CAD and scene scripts:
** Start **

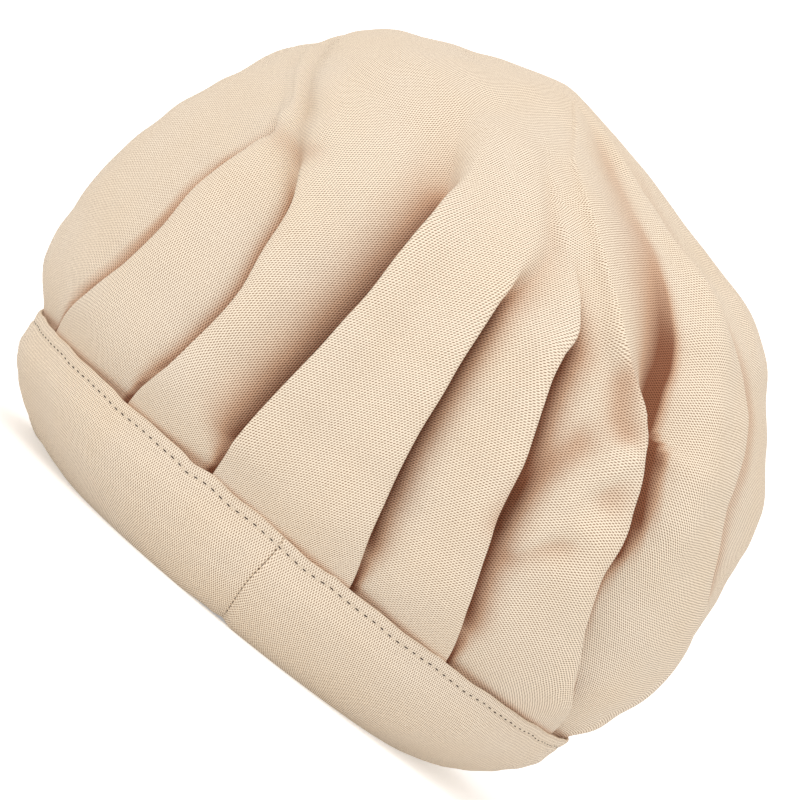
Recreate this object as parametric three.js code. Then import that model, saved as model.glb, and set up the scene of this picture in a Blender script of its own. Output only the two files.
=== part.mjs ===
// A pleated cloth cap: a puffed crown, gathered in twelve pleats onto a sewn headband.
// Millimetres, +Z up, the front towards -Y and +X to the viewer's right. The cap rests on its rim at z = 0.
import * as THREE from 'three';

// Headband
const seamWidth = 190;      // across the outside of the band's top edge, side to side
const seamDepth = 198;      // and front to back
const bandHeight = 30;      // the band's top edge above the rim
const bandWall = 2;         // two layers of cloth
const sideCurl = 30;        // how far the rim turns in under the sides
const frontCurl = 14;       // and under the front and back
const rimFlat = 4;          // width of the flat that the rim rests on
const stripHeight = 2.8;    // the raised strip above the topstitching
const stripProud = 0.5;
const jointAngle = -1.2;    // the band's sewn joint, in degrees from the front
const jointWidth = 1.8;
const jointDepth = 0.7;
const buckleAngle = -112;   // where the rim is pushed out again at the left rear
const buckleSpan = 17;
const buckleOut = 13;

// Crown
const crownWidth = 207;     // at the widest ring
const crownDepth = 213;
const crownRise = 142;      // the peak above the band's top edge
const crownWall = 1;
const peakLeft = 20;        // how far the peak lies left of the middle
const peakLean = 8;         // how late the rings shift towards it
const hemTuck = 6;          // how far the crown reaches down inside the band
const clearance = 0.3;      // between the crown and the band
const pleatDepth = 13;      // a full pleat's step, from its folded edge down to the cloth beside it
const stepWidth = 3;        // the width of that step
const panelPuff = 2.5;      // how far each panel swells between its pleats

// The crown's outline, from the seam to the peak: heights as shares of crownRise, widths of crownWidth.
const crownProfile = [
  { height: 0, width: 0.9 },
  { height: 0.09, width: 0.97 },
  { height: 0.2, width: 1 },
  { height: 0.32, width: 1 },
  { height: 0.43, width: 0.975 },
  { height: 0.54, width: 0.93 },
  { height: 0.66, width: 0.86 },
  { height: 0.75, width: 0.77 },
  { height: 0.83, width: 0.665 },
  { height: 0.885, width: 0.52 },
  { height: 0.93, width: 0.345 },
  { height: 0.97, width: 0.175 },
  { height: 1, width: 0 },
];

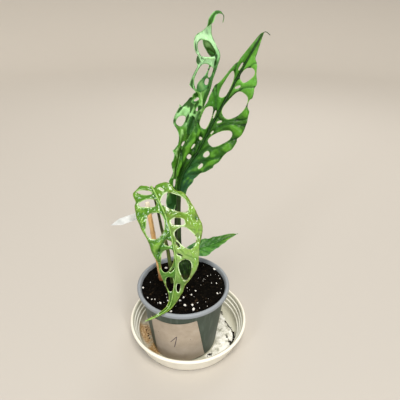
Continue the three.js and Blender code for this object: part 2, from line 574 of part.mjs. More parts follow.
function stemRing(centre, width, depth, sides) {
  return Array.from({ length: sides }, (_, j) => {
    const angle = (2 * Math.PI * j) / sides;
    const rib = 1 + 0.06 * Math.cos(angle * 7);
    return new THREE.Vector3(centre.x + width * rib * Math.cos(angle), centre.y + depth * rib * Math.sin(angle),
      centre.z);
  });
}

function stemBody(extra, sides) {
  const curve = new THREE.CatmullRomCurve3(STEM.path.map(vector), false, 'catmullrom');
  const steps = 15;
  const rings = [];
  for (let i = 0; i <= steps; i += 1) {
    const u = i / steps;
    const at = u * (STEM.path.length - 1);
    const k = Math.min(Math.floor(at), STEM.path.length - 2);
    const centre = curve.getPoint(u);
    const ring = STEM.ringHeights.reduce((sum, z) => sum + 0.5 * Math.exp(-(((centre.z - z) / 1.2) ** 2)), 0);
    const grow = extra ?? ring;
    rings.push(stemRing(centre, THREE.MathUtils.lerp(STEM.halfWidth[k], STEM.halfWidth[k + 1], at - k) + grow,
      THREE.MathUtils.lerp(STEM.halfDepth[k], STEM.halfDepth[k + 1], at - k) + grow, sides));
  }
  return toSolid(loft(rings));
}

function stem(sockets) {
  let solid = stemBody(undefined, 21);
  for (const socket of sockets) solid = solid.subtract(socket);
  return mesh('stem', toGeometry(solid), 0x3f5a22, 0.6);
}

const plant = new THREE.Group();
const standing = ['leaf_right', 'leaf_left', 'leaf_low'];
const socketFor = (leaf) => {
  const [foot, above] = leaf.petiole;
  const below = vector(foot).lerp(vector(above), -0.03).toArray();
  const beyond = vector(foot).lerp(vector(above), 1.3).toArray();
  return holeRound([below, foot, above, beyond], leaf.thick[0] + GAP + 0.1);
};
const frontPetiole = LEAVES.leaf_front.petiole;
const frontHole = holeRound([vector(frontPetiole[0]).lerp(vector(frontPetiole[1]), -0.02).toArray(),
  ...frontPetiole.slice(0, 3)], LEAVES.leaf_front.thick[0] + GAP + 0.1);
const stakeAxis = stakeDirection();
const stakeHole = holeRound([vector(STAKE.foot).addScaledVector(stakeAxis, -GAP).toArray(),
  vector(STAKE.foot).addScaledVector(stakeAxis, 60).toArray()], STAKE.radius * 1.04 + GAP + 0.1, 12);

plant.add(saucer(), pot(), paperLabel());
plant.add(soil([frontHole, stakeHole, stemBody(GAP + 0.2, 21)]));
plant.add(stake(), plantTag());
plant.add(stem(standing.map((name) => socketFor(LEAVES[name]))));
for (const [name, leaf] of Object.entries(LEAVES)) plant.add(leafMesh(name, leaf));

export default plant;
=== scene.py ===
import math

import bpy
import numpy as np
from mathutils import Matrix, Vector, geometry, kdtree


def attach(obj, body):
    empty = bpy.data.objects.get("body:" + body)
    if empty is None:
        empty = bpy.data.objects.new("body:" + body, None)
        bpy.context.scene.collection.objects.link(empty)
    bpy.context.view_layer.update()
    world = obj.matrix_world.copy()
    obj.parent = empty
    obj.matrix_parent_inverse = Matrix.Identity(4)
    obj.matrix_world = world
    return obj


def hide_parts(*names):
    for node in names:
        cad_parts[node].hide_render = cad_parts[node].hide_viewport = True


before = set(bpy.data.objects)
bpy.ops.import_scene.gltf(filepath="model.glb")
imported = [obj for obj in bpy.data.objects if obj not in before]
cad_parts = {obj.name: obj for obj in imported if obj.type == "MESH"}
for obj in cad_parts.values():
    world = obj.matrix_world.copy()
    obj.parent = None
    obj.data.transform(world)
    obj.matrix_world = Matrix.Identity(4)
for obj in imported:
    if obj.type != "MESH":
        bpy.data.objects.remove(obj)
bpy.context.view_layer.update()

# The camera stands where the photograph was taken, about 59 cm from the pot and above it. It looks down
# at 28 degrees with a slight lean to the left, and its lens gives a field of view of 55 degrees. The
# picture is shown without a film curve, so that the greens keep their depth.
camera_data = bpy.data.cameras.new("camera")
camera_data.sensor_width = 36
camera_data.lens = 34.2
camera = bpy.data.objects.new("camera", camera_data)
bpy.context.scene.collection.objects.link(camera)
camera.matrix_world = (
    Matrix.Translation((0.0149, -0.4007, 0.4303))
    @ Matrix.Rotation(math.radians(61.75), 4, "X")
    @ Matrix.Rotation(math.radians(0.64), 4, "Z")
)
bpy.context.scene.camera = camera
bpy.context.scene.view_settings.view_transform = "Standard"


# The floor is a pale matt studio cove: a flat disc under the saucer that rises to a wall all round, far
# off. It isn't part of the object.
def linear(code):
    """An sRGB hex colour as linear red, green, blue and alpha."""
    parts = [int(code[i : i + 2], 16) / 255 for i in (1, 3, 5)]
    return [c / 12.92 if c <= 0.04045 else ((c + 0.055) / 1.055) ** 2.4 for c in parts] + [1.0]


# Inputs given as a list go to a node's first sockets, or to these: a mix's share and its two colours, and a
# noise's place, scale, detail and roughness. A node given as an input is linked from its first output, or
# from the one named here.
LISTED_SOCKETS = {"ShaderNodeMix": (0, 6, 7), "ShaderNodeTexNoise": (0, 2, 3, 4)}
LINKED_OUTPUT = {"ShaderNodeMix": 2, "ShaderNodeAttribute": 2, "ShaderNodeTexCoord": 3}


def fill(tree, node, inputs):
    """Fills a node's inputs with values and sRGB codes, or links them to outputs and to other nodes."""
    if not isinstance(inputs, dict):
        inputs = dict(zip(LISTED_SOCKETS.get(node.bl_idname, range(5)), inputs))
    for name, value in inputs.items():
        if isinstance(value, bpy.types.Node):
            value = value.outputs[LINKED_OUTPUT.get(value.bl_idname, 0)]
        if isinstance(value, bpy.types.NodeSocket):
            tree.links.new(value, node.inputs[name])
        else:
            node.inputs[name].default_value = linear(value) if isinstance(value, str) else value


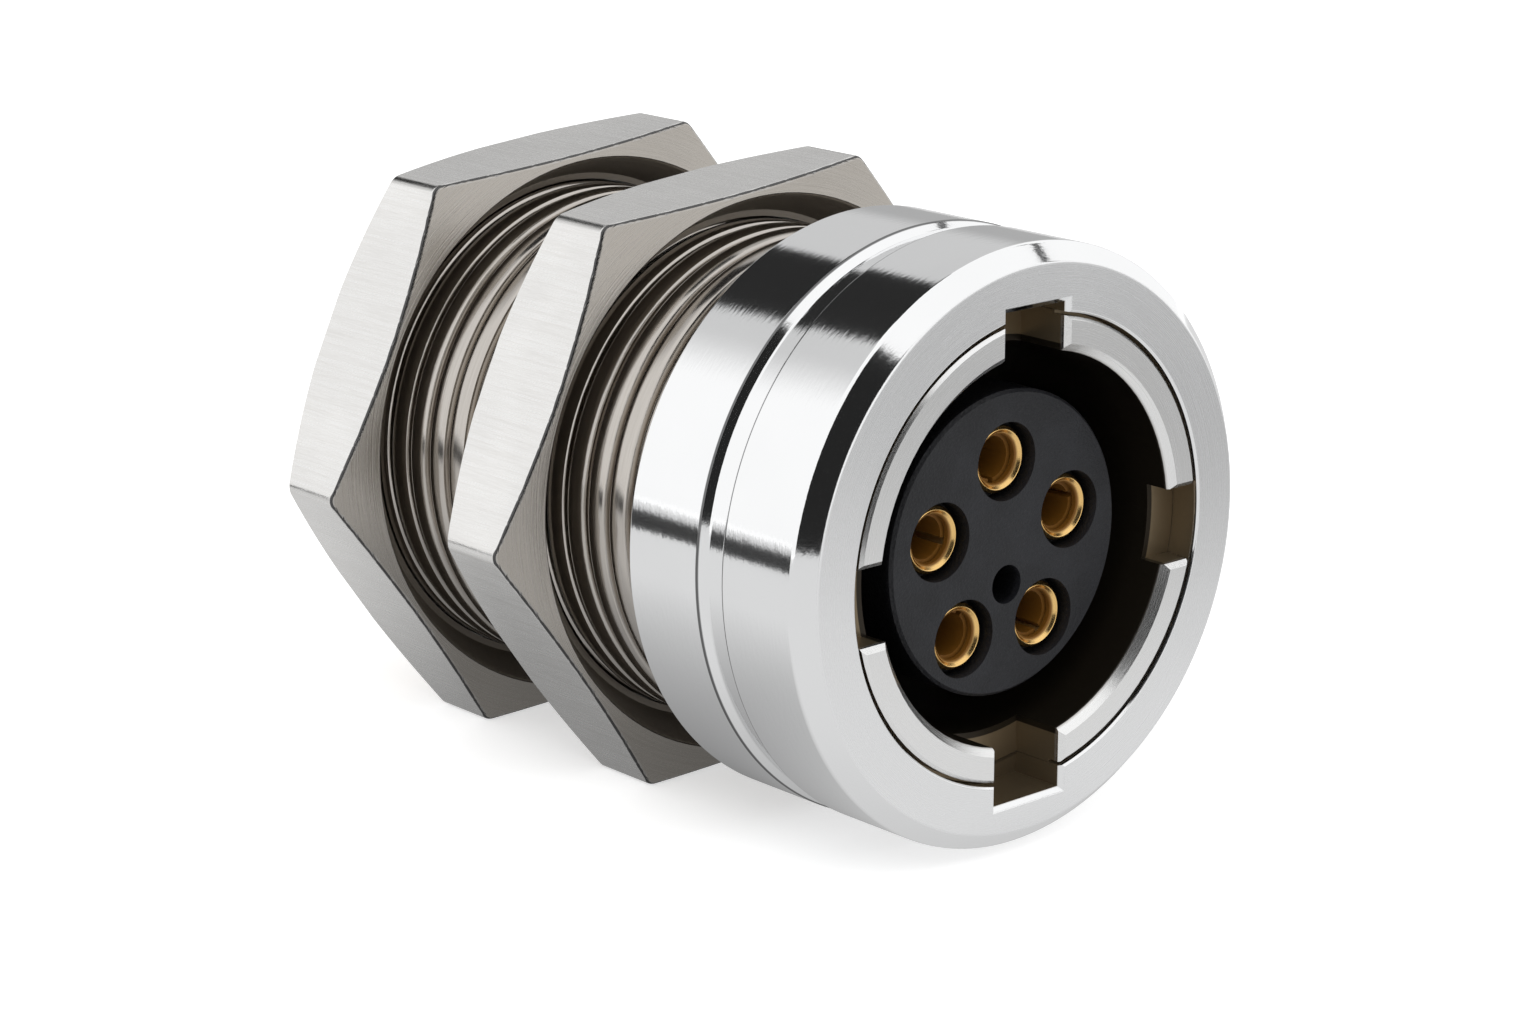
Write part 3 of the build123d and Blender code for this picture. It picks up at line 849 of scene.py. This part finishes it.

** End **

* _Task to carry out_
Emit only the lines from the one containing "plant.add(saucer(), pot(), paperLabel());" through the one containing "obj.matrix_parent_inverse = Matrix.Identity(4)", copied exactly.

* _Worked answer_
plant.add(saucer(), pot(), paperLabel());
plant.add(soil([frontHole, stakeHole, stemBody(GAP + 0.2, 21)]));
plant.add(stake(), plantTag());
plant.add(stem(standing.map((name) => socketFor(LEAVES[name]))));
for (const [name, leaf] of Object.entries(LEAVES)) plant.add(leafMesh(name, leaf));

export default plant;
=== scene.py ===
import math

import bpy
import numpy as np
from mathutils import Matrix, Vector, geometry, kdtree


def attach(obj, body):
    empty = bpy.data.objects.get("body:" + body)
    if empty is None:
        empty = bpy.data.objects.new("body:" + body, None)
        bpy.context.scene.collection.objects.link(empty)
    bpy.context.view_layer.update()
    world = obj.matrix_world.copy()
    obj.parent = empty
    obj.matrix_parent_inverse = Matrix.Identity(4)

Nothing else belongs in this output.